## begin

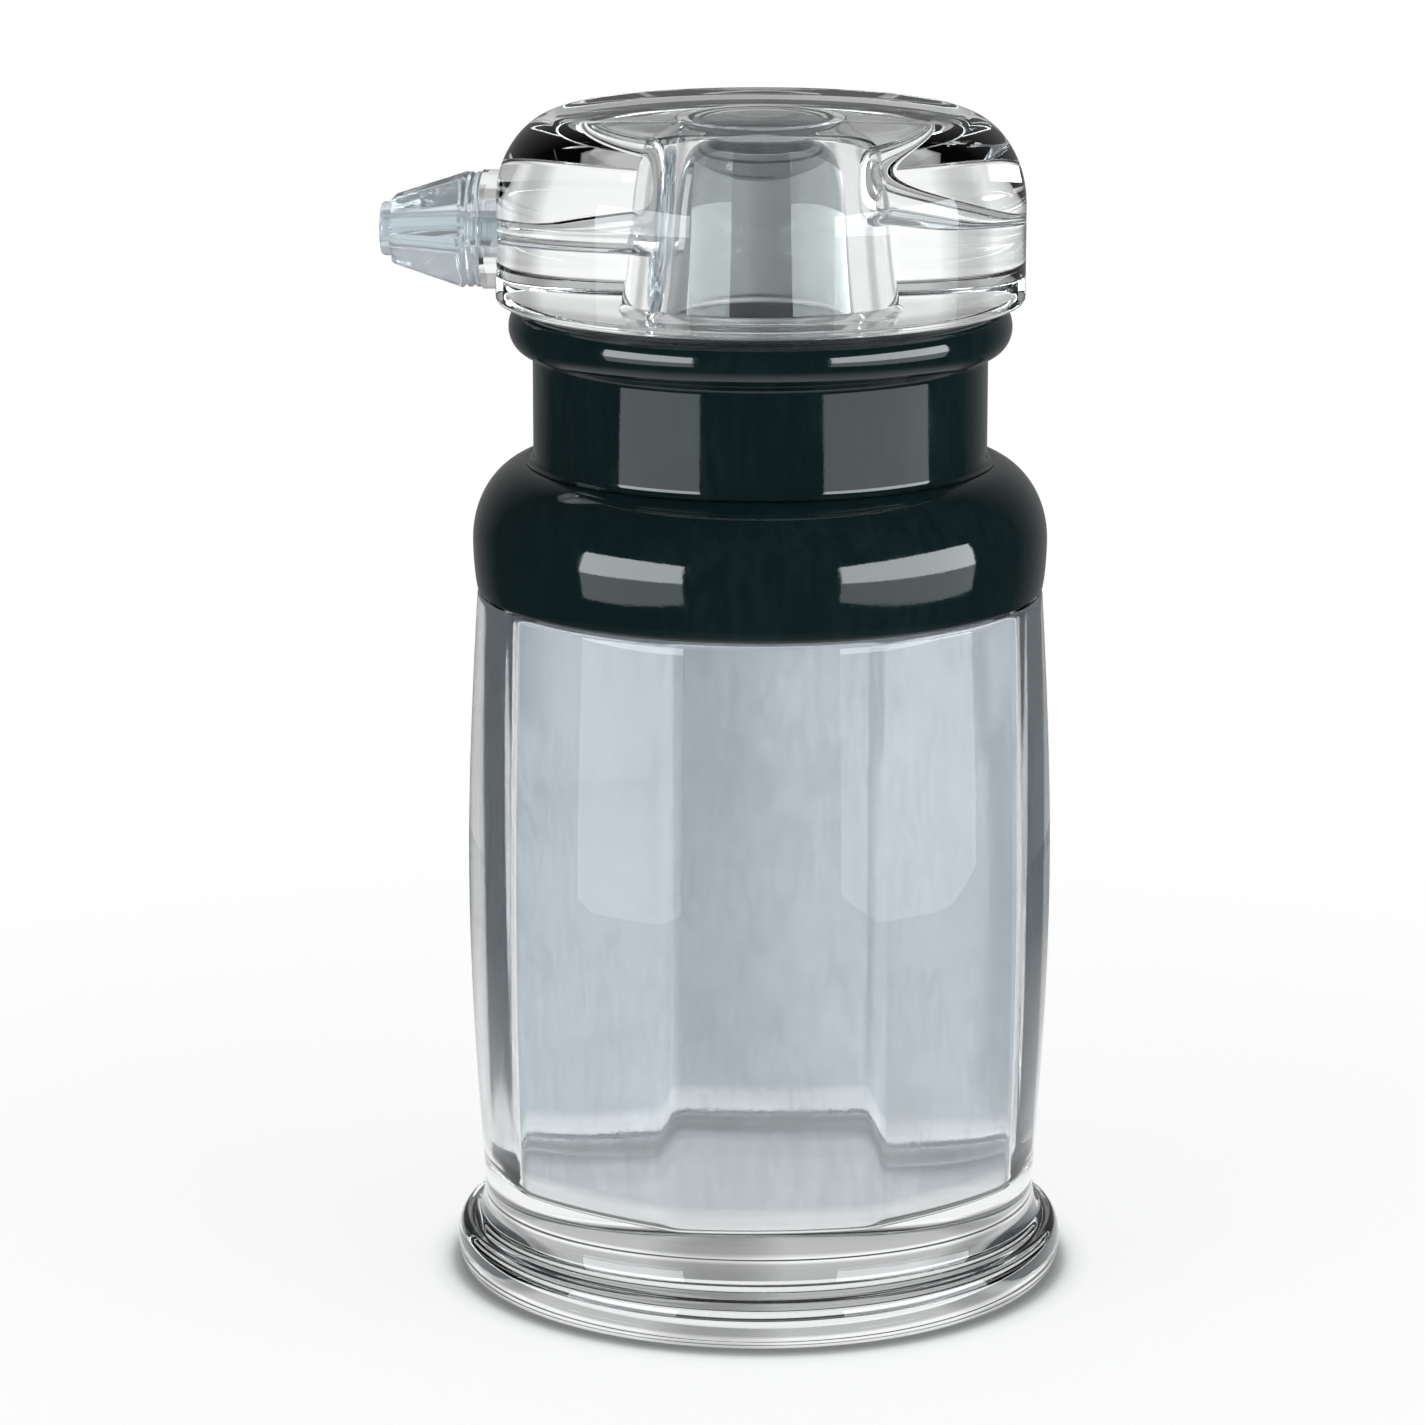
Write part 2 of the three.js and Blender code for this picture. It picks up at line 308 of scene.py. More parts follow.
def makeRippleGroup():
    # the faint waviness that a moulded or turned surface keeps
    inputs = {"Scale": 40.0, "Grain Scale": 2500.0, "Grain Share": 0.1}
    group, start, end = newGroup("mouldRipple", inputs, "Height")
    nodes, links = group.nodes, group.links
    coords = nodes.new("ShaderNodeTexCoord")
    wave = placeNoise(nodes, links, coords.outputs["Object"], start.outputs["Scale"], 1.0)
    grain = placeNoise(nodes, links, coords.outputs["Object"], start.outputs["Grain Scale"], 2.0)
    height = placeMath(nodes, links, "MULTIPLY_ADD", grain, start.outputs["Grain Share"], wave)
    links.new(height, end.inputs["Height"])
    return group


def makeBandGroup():
    # soft upright bands of tone about Z, from a direction or a place
    inputs = {"Vector": None, "Count": 8.0, "Turn": 0.0, "Tone": 0.6}
    group, start, end = newGroup("uprightBands", inputs, "Value")
    nodes, links = group.nodes, group.links
    split = nodes.new("ShaderNodeSeparateXYZ")
    links.new(start.outputs["Vector"], split.inputs[0])
    turn = placeMath(nodes, links, "ARCTAN2", split.outputs["Y"], split.outputs["X"])
    away = placeMath(nodes, links, "SUBTRACT", turn, start.outputs["Turn"])
    laps = placeMath(nodes, links, "MULTIPLY", away, start.outputs["Count"])
    wave = placeMath(nodes, links, "COSINE", laps)
    links.new(placeRange(nodes, links, wave, 0.2, 0.95, 1.0, start.outputs["Tone"]), end.inputs["Value"])
    return group


wipeMarks = makeScuffGroup()
uprightBands = makeBandGroup()
mouldRipple = makeRippleGroup()


def makeFinish(name, look):
    material = bpy.data.materials.new(name)
    material.use_nodes = True
    material.diffuse_color = (*look["colour"], 1)
    nodes, links = material.node_tree.nodes, material.node_tree.links
    shader = nodes["Principled BSDF"]
    shader.inputs["IOR"].default_value = look["ior"]
    shader.inputs["Transmission Weight"].default_value = look.get("clear", 0.0)
    shader.inputs["Coat Weight"].default_value = look.get("coat", 0.0)

    marks = placeGroup(nodes, wipeMarks, {"Scale": look["marksScale"], "Amount": look["marks"]})
    worn = marks.outputs["Mask"]
    rough = placeRange(nodes, links, worn, 0.0, 1.0, look["roughness"], look["roughnessWorn"])
    links.new(rough, shader.inputs["Roughness"])
    tint = nodes.new("ShaderNodeMix")
    tint.data_type = "RGBA"
    tint.inputs["A"].default_value = (*look["colour"], 1)
    tint.inputs["B"].default_value = (*look["colourWorn"], 1)
    links.new(worn, tint.inputs["Factor"])
    colour = tint.outputs["Result"]
    if "fade" in look:
        # the haze and its tint fade away towards the bottom
        coords = nodes.new("ShaderNodeTexCoord")
        split = nodes.new("ShaderNodeSeparateXYZ")
        links.new(coords.outputs["Object"], split.inputs[0])
        height = split.outputs["Z"]
        clear = placeRange(nodes, links, height, *look["fade"], 1.0, look["clear"])
        links.new(clear, shader.inputs["Transmission Weight"])
        faded = nodes.new("ShaderNodeMix")
        faded.data_type = "RGBA"
        faded.inputs["A"].default_value = (*look["colourFaded"], 1)
        links.new(placeRange(nodes, links, height, *look["fade"], 0.0, 1.0), faded.inputs["Factor"])
        links.new(colour, faded.inputs["B"])
        colour = faded.outputs["Result"]
    links.new(colour, shader.inputs["Base Color"])

    ripple = placeGroup(nodes, mouldRipple, {
        "Scale": look["rippleScale"],
        "Grain Scale": look["grainScale"],
        "Grain Share": look["grain"],
    })
    bump = nodes.new("ShaderNodeBump")
    bump.inputs["Strength"].default_value = look["bump"]
    bump.inputs["Distance"].default_value = look["bumpDepth"]
    links.new(ripple.outputs["Height"], bump.inputs["Height"])
    links.new(bump.outputs["Normal"], shader.inputs["Normal"])
    return material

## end

Set every line of the listing down word for word.

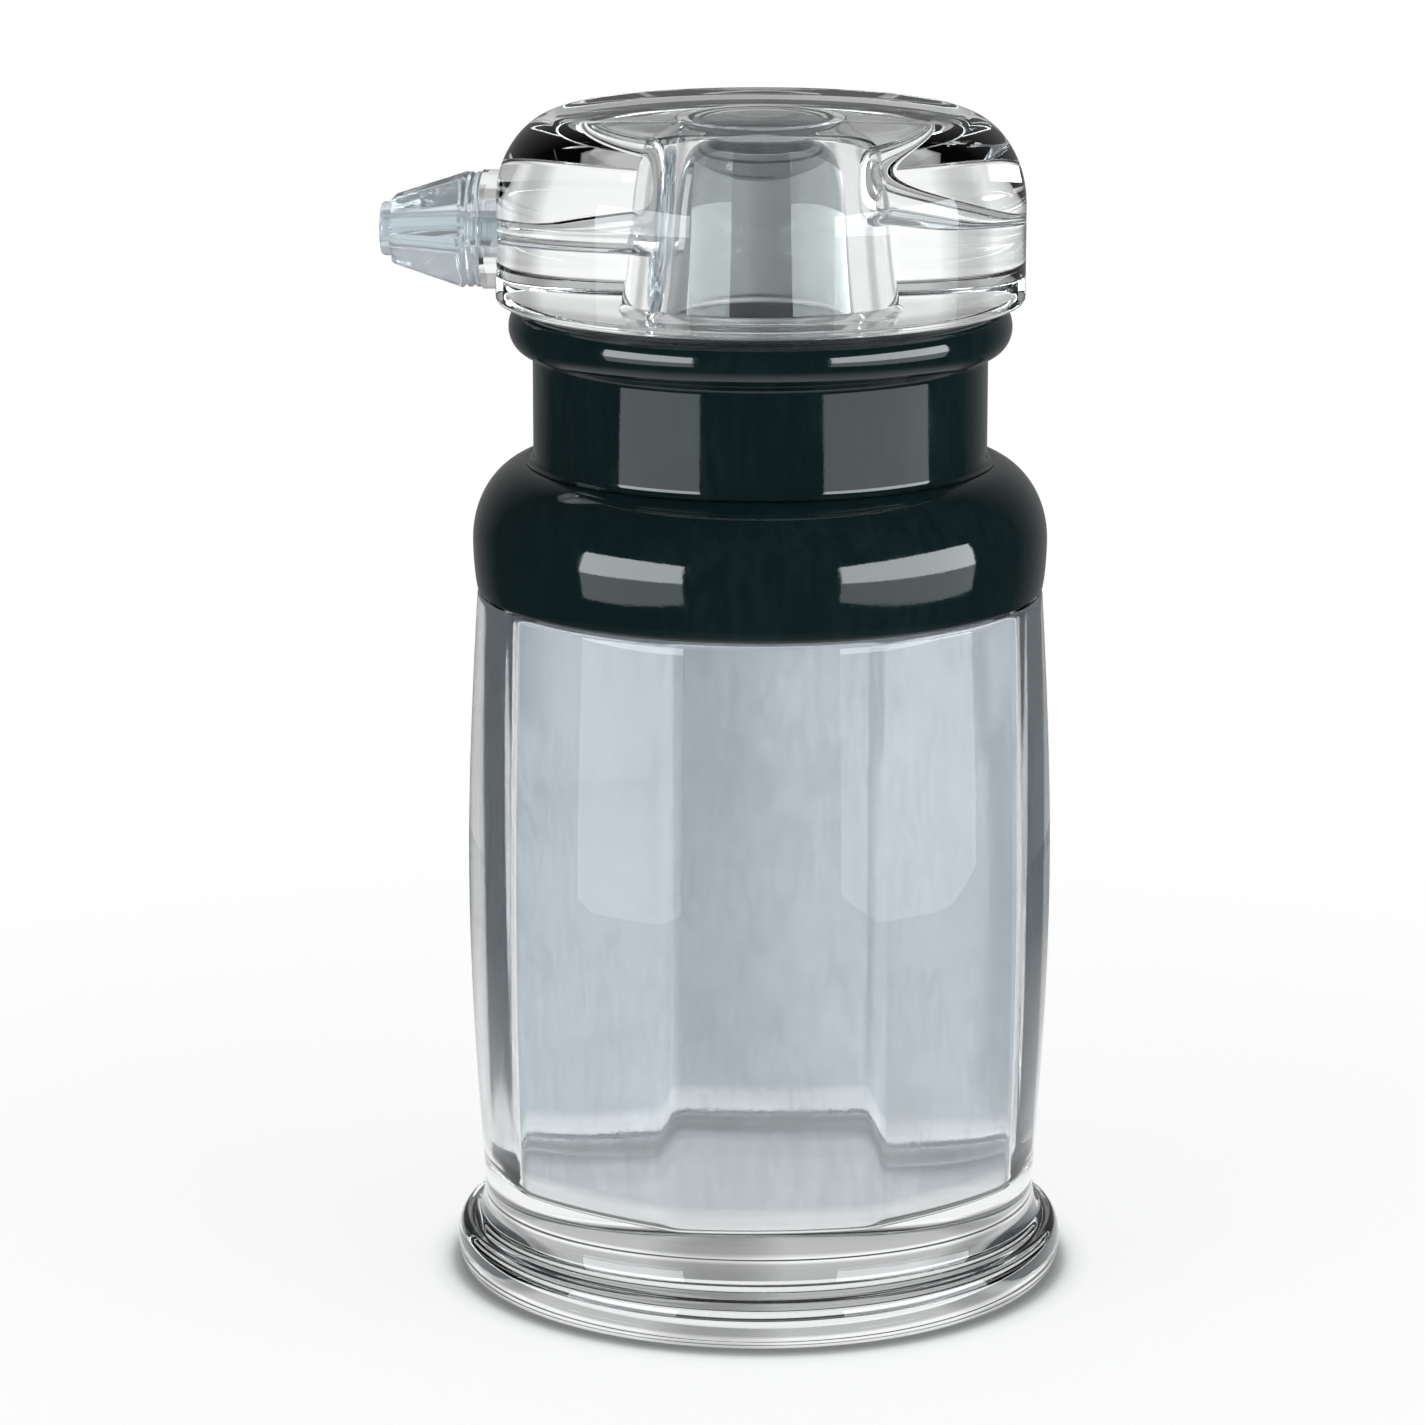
Write part 2 of the three.js and Blender code for this picture. It picks up at line 308 of scene.py. More parts follow.
def makeRippleGroup():
    # the faint waviness that a moulded or turned surface keeps
    inputs = {"Scale": 40.0, "Grain Scale": 2500.0, "Grain Share": 0.1}
    group, start, end = newGroup("mouldRipple", inputs, "Height")
    nodes, links = group.nodes, group.links
    coords = nodes.new("ShaderNodeTexCoord")
    wave = placeNoise(nodes, links, coords.outputs["Object"], start.outputs["Scale"], 1.0)
    grain = placeNoise(nodes, links, coords.outputs["Object"], start.outputs["Grain Scale"], 2.0)
    height = placeMath(nodes, links, "MULTIPLY_ADD", grain, start.outputs["Grain Share"], wave)
    links.new(height, end.inputs["Height"])
    return group


def makeBandGroup():
    # soft upright bands of tone about Z, from a direction or a place
    inputs = {"Vector": None, "Count": 8.0, "Turn": 0.0, "Tone": 0.6}
    group, start, end = newGroup("uprightBands", inputs, "Value")
    nodes, links = group.nodes, group.links
    split = nodes.new("ShaderNodeSeparateXYZ")
    links.new(start.outputs["Vector"], split.inputs[0])
    turn = placeMath(nodes, links, "ARCTAN2", split.outputs["Y"], split.outputs["X"])
    away = placeMath(nodes, links, "SUBTRACT", turn, start.outputs["Turn"])
    laps = placeMath(nodes, links, "MULTIPLY", away, start.outputs["Count"])
    wave = placeMath(nodes, links, "COSINE", laps)
    links.new(placeRange(nodes, links, wave, 0.2, 0.95, 1.0, start.outputs["Tone"]), end.inputs["Value"])
    return group


wipeMarks = makeScuffGroup()
uprightBands = makeBandGroup()
mouldRipple = makeRippleGroup()


def makeFinish(name, look):
    material = bpy.data.materials.new(name)
    material.use_nodes = True
    material.diffuse_color = (*look["colour"], 1)
    nodes, links = material.node_tree.nodes, material.node_tree.links
    shader = nodes["Principled BSDF"]
    shader.inputs["IOR"].default_value = look["ior"]
    shader.inputs["Transmission Weight"].default_value = look.get("clear", 0.0)
    shader.inputs["Coat Weight"].default_value = look.get("coat", 0.0)

    marks = placeGroup(nodes, wipeMarks, {"Scale": look["marksScale"], "Amount": look["marks"]})
    worn = marks.outputs["Mask"]
    rough = placeRange(nodes, links, worn, 0.0, 1.0, look["roughness"], look["roughnessWorn"])
    links.new(rough, shader.inputs["Roughness"])
    tint = nodes.new("ShaderNodeMix")
    tint.data_type = "RGBA"
    tint.inputs["A"].default_value = (*look["colour"], 1)
    tint.inputs["B"].default_value = (*look["colourWorn"], 1)
    links.new(worn, tint.inputs["Factor"])
    colour = tint.outputs["Result"]
    if "fade" in look:
        # the haze and its tint fade away towards the bottom
        coords = nodes.new("ShaderNodeTexCoord")
        split = nodes.new("ShaderNodeSeparateXYZ")
        links.new(coords.outputs["Object"], split.inputs[0])
        height = split.outputs["Z"]
        clear = placeRange(nodes, links, height, *look["fade"], 1.0, look["clear"])
        links.new(clear, shader.inputs["Transmission Weight"])
        faded = nodes.new("ShaderNodeMix")
        faded.data_type = "RGBA"
        faded.inputs["A"].default_value = (*look["colourFaded"], 1)
        links.new(placeRange(nodes, links, height, *look["fade"], 0.0, 1.0), faded.inputs["Factor"])
        links.new(colour, faded.inputs["B"])
        colour = faded.outputs["Result"]
    links.new(colour, shader.inputs["Base Color"])

    ripple = placeGroup(nodes, mouldRipple, {
        "Scale": look["rippleScale"],
        "Grain Scale": look["grainScale"],
        "Grain Share": look["grain"],
    })
    bump = nodes.new("ShaderNodeBump")
    bump.inputs["Strength"].default_value = look["bump"]
    bump.inputs["Distance"].default_value = look["bumpDepth"]
    links.new(ripple.outputs["Height"], bump.inputs["Height"])
    links.new(bump.outputs["Normal"], shader.inputs["Normal"])
    return material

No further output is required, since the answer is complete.